The President of the Chamber, Babatunde Ruwase, had noted that the inability of the nation to check its population growth rate alongside its gross domestic product (GDP), may be fuelling key economic concerns that border on the economic and social well-being of the Nigerians.
“Our population is growing at a rate faster than the rate the economy is growing. That is one problem that we have. We have infrastructural decay, which this government is trying to address. Nigeria is supposed to be the production hub of West Africa, but these challenges prevail and limit the chances.
“You have people without the right skills required to drive the economy; there is no power and factories are closing down or they are downsizing their production capacity,” Ruwase said.

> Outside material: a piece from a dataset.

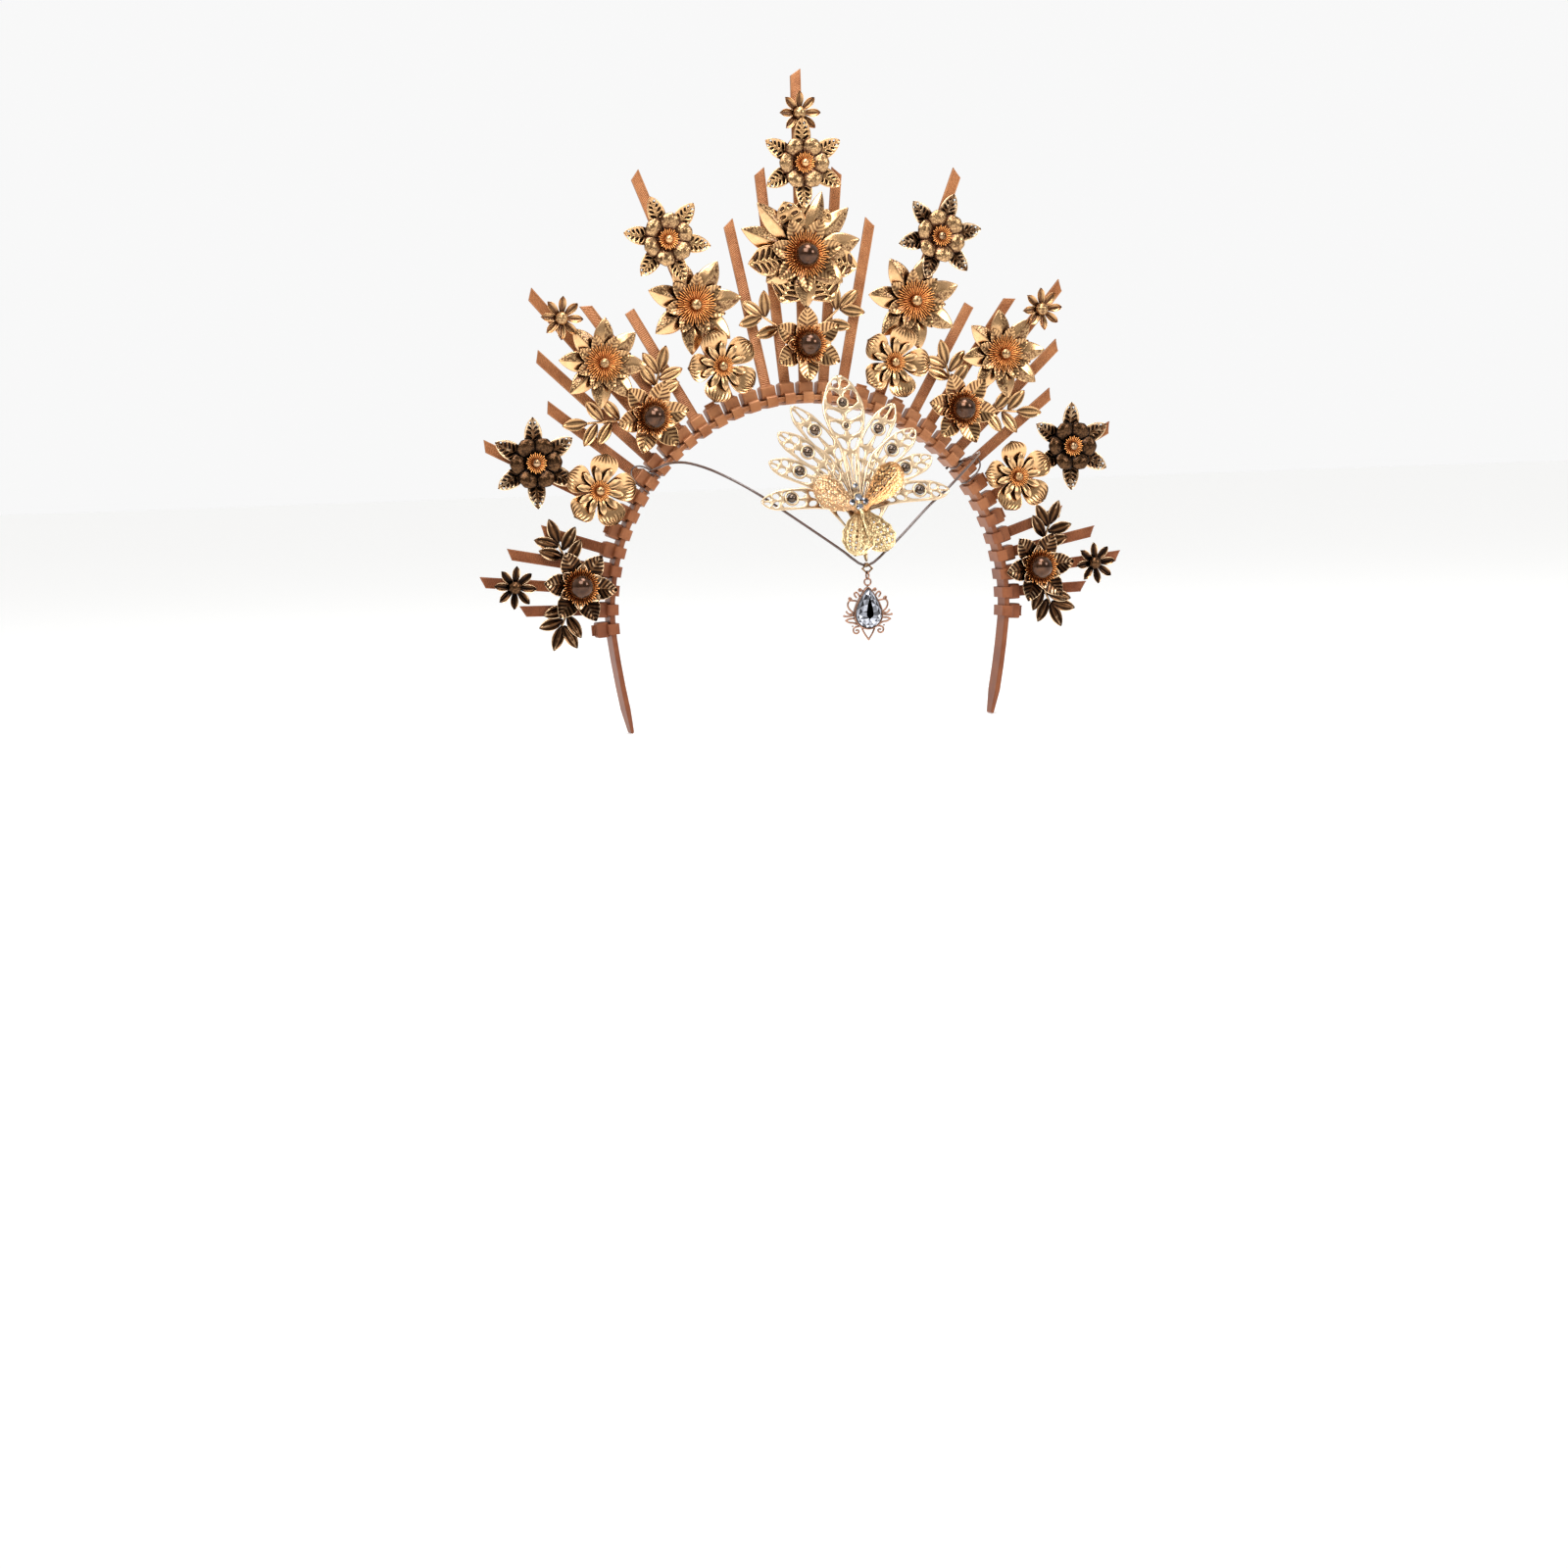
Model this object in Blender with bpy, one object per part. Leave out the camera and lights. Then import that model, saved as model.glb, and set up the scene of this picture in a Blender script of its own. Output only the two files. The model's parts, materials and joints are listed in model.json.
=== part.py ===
"""Halo crown headband: a plastic headband ringed with cable ties whose tails stand out as rays.

The crown stands in the XZ plane and faces -Y. +X is to the left when it is worn and +Z is up. The
origin is the middle of the band's inner face at the top. Lengths are in metres. Glued flowers sit
in front of the rays, and a cord across the front carries a pierced fan, a butterfly and a
pear-shaped drop.
"""
import math

import bmesh
import bpy
from mathutils import Matrix, Vector
from mathutils.geometry import interpolate_bezier

# Band and ties
CLEARANCE = 0.0003
BAND_RADIUS = 0.094
BAND_THICKNESS = 0.0024
BAND_WIDTH = 0.010
ARM_LENGTH = 0.044
ARM_STEPS = 4
ARM_BEND = math.radians(1.5)
ARM_TIP_SHARE = 0.6
PLACE_STEP = math.radians(5.2)
LAST_PLACE = 18
TIE_WIDTH = 0.0048
TIE_THICKNESS = 0.0012
TIE_HEAD_WIDTH = 0.0070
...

Yusuf also noted that although investors create jobs, but without the environment to create jobs, not much can happen.
“The private sector is not robust and it is affecting the growth of the economy. We keep borrowing to finance projects. The FDIs are not going to sectors that are elastic in terms of job creation. All these need to be improved upon,” he said.

The NBS had in its Nigeria Capital Importation (Q3 2018) report disclosed that the total value of capital importation into Nigeria reduced to $2.855 billion in the quarter.
According to the bureau, the figure represents a 48.21 per cent decrease compared to Q2, and 31.12 per cent decrease compared to Q3 2017.